The Accountability Problem
The most dangerous thing in Indian infrastructure is the Post-Project Pass—where everyone celebrates at the ribbon-cutting, then walks away. In a PPP, operations start after the inauguration, not end.
If a private operator can run complex runway schedules to the second, they can certainly run a maintenance team that keeps the roof dry. The runway at Lucknow is getting planned upgrades on schedule. Why can’t the same precision be applied to waterproofing?
Why This Matters More Than a Leak
If this is how one of India’s “world-class” terminals performs in its very first monsoon cycles, it says something ugly about the mindset: build for optics, not for endurance.
We’ve seen similar stories—bridges needing repairs within months, expressways peeling, “smart” buildings developing cracks before they’re even fully occupied.
And the worst part? Nobody ever stands up and says, “This was my responsibility, and here’s how I’m fixing it.” We get excuses, weather blame, and a few PR lines about “safety not compromised.”
The Bottom Line
₹2,400 crore is not just money—it’s trust. Trust that our infrastructure will be designed, built, and maintained to global standards. Buckets in the boarding area are not global standards.

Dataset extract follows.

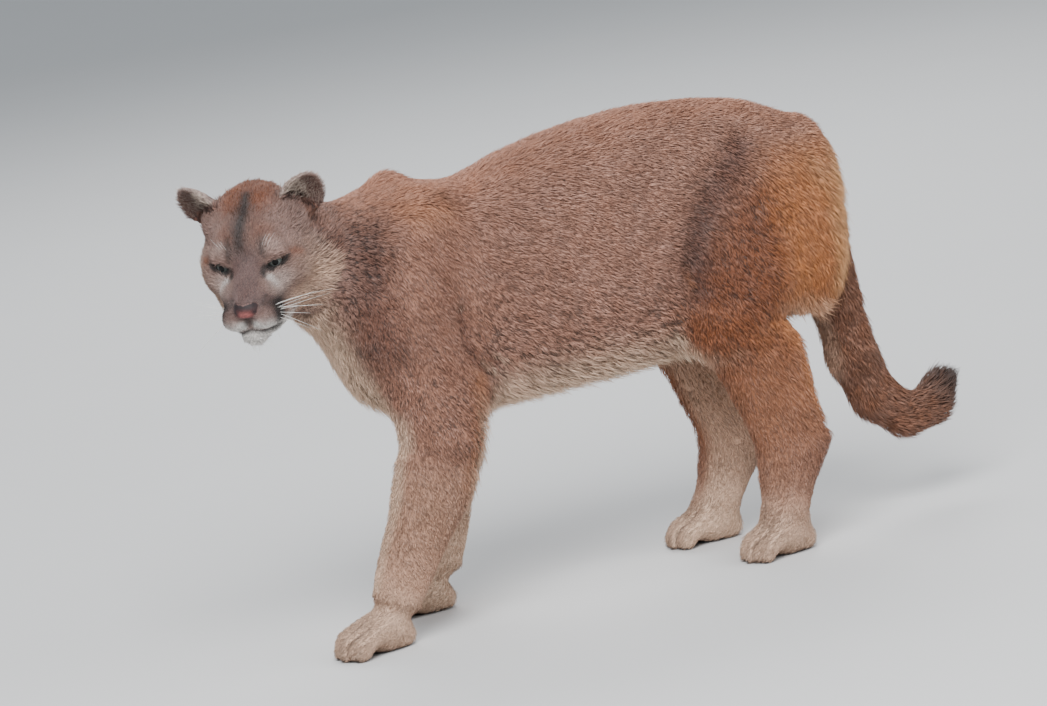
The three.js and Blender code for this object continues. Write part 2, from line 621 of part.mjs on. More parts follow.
// An ear: a cup with a round tip. Its sections are arcs across the ear, each closed by the same arc one
// wall further in.
function earShell(side) {
  const { height, half, frame } = earAxes();
  const [rings, arcs, sunk] = [7, 7, -0.35];
  const ringSize = 2 * (arcs + 1);
  const vertices = [];
  for (let ring = 0; ring <= rings; ring++) {
    const rise = sunk + (1 - sunk) * Math.sin((ring / rings) * Math.PI / 2);
    const above = Math.max(0, rise);
    const narrow = Math.sqrt(Math.max(0.004, 1 - above ** 2.4));
    const width = half * narrow * (1 + 0.16 * Math.sin(Math.PI * above));
    const depth = EAR.cup * narrow * (1 - 0.45 * above);
    const wall = Math.min(EAR.wall, 0.4 * width);
    for (let n = 0; n < ringSize; n++) {
      const [layer, step] = n <= arcs ? [0, n] : [1, ringSize - 1 - n];
      const turn = (step / arcs - 0.5) * Math.PI;
      vertices.push(new THREE.Vector3((width - 0.8 * layer * wall) * Math.sin(turn), height * rise,
        -Math.max(0, depth - layer * wall) * Math.cos(turn)));
    }
  }
  const faces = [];
  const quad = (a, b, c, d) => faces.push(a, b, c, a, c, d);
  for (let ring = 0; ring < rings * ringSize; ring += ringSize)
    for (let n = 0; n < ringSize; n++) {
      const next = (n + 1) % ringSize;
      quad(ring + n, ring + n + ringSize, ring + next + ringSize, ring + next);
    }
  const tip = rings * ringSize;
  for (let n = 0; n < arcs; n++) {
    quad(n, n + 1, ringSize - 2 - n, ringSize - 1 - n);
    quad(tip + ringSize - 1 - n, tip + ringSize - 2 - n, tip + n + 1, tip + n);
  }
  const geometry = new THREE.BufferGeometry().setFromPoints(vertices);
  geometry.setIndex(faces);
  return inHead(geometry.rotateY(THREE.MathUtils.degToRad(EAR_TURN[side])).applyMatrix4(frame), side);
}

// All that stands above an ear's root
function earBlock(side, grow) {
  const [wide, tall, deep] = [84, 96, 56].map((size) => size + 2 * grow);
  const block = bare(new THREE.BoxGeometry(wide, tall, deep).translate(0, tall / 2 + EAR.lift - grow, -10));
  return inHead(mergeVertices(block, 1e-4).applyMatrix4(earAxes().frame), side);
}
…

Lucknow T3 is a litmus test for whether India’s infrastructure ambition is real or just cosmetic. If LIAL and Adani fix it fast, transparently, and permanently, they salvage that trust. If they don’t, this terminal will be remembered less as a symbol of modern India and more as a high-budget rain shelter.
Your move, Adani. Show us that “world-class” in India means something we maintain—not just something we inaugurate.